Over the 31 years of GovTrack’s records, Democrats and Republicans have each held the Senate for about 16½ years.
Mr. McKenna, who also writes a column for The Times, said that explains the nearly even number of filibuster-sustaining votes cast by each party’s senators.
Indeed, when Republicans had control of the Senate just a couple of years ago, President Trump pushed for eliminating the filibuster.
A bipartisan coalition of senators wrote a letter in 2017 pushing back on Mr. Trump’s demand and begging to preserve the filibuster. More than 25 Democrats still in the Senate signed that letter. So did Kamala Harris before she became vice president.
Across the chamber, the average senator backs cloture — officially cutting off debate and moving to final action — about 64% of the time.

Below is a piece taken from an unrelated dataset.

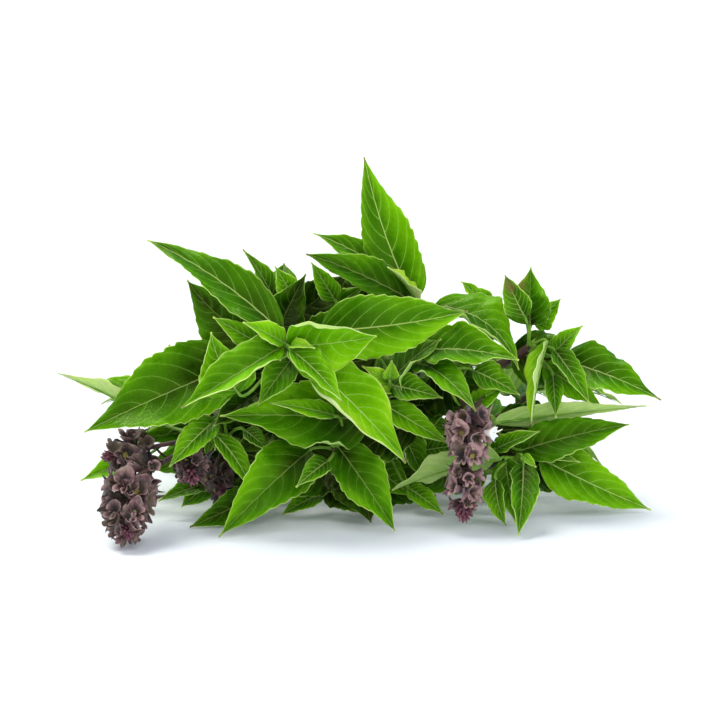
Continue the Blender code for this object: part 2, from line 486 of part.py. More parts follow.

More centrists far exceed that.
Sen. Susan M. Collins, Maine Republican, has voted for cloture 85% of the time over her 25 years in the Senate. Sen. Joe Manchin III, West Virginia Democrat, is close behind at 81%. Sen. Kyrsten Sinema, Arizona Democrat, also ranks high at 74%, even though she has spent most of her Senate career in the minority party.
Mr. Manchin and Ms. Sinema are key figures in the current battle over the fate of the filibuster, with Mr. Schumer eying changes that would make voting rights legislation not subject to the supermajority rule the same way budget bills are exempt.
Ms. Sinema and Mr. Manchin have expressed wariness over those sorts of moves.
“I’m not for breaking the filibuster, but I am for making the place work better by changing the rules,” Mr. Manchin told reporters on Tuesday.
He said he would be open to alterations such as lowering the filibuster threshold to bring a bill to the floor but not ending the supermajority requirement for getting to final passage of legislation. He signaled that he wanted Republican buy-in on those changes rather than a partisan power play that Democratic leaders are pondering.
Mr. Kosar, at the American Enterprise Institute, said a voting rights carve-out would do nothing to solve the broader political dynamic where each party’s desire to win the majority trumps the challenge of governing.
“Rather, it would have the Senate further capitulate to polarization,” he said.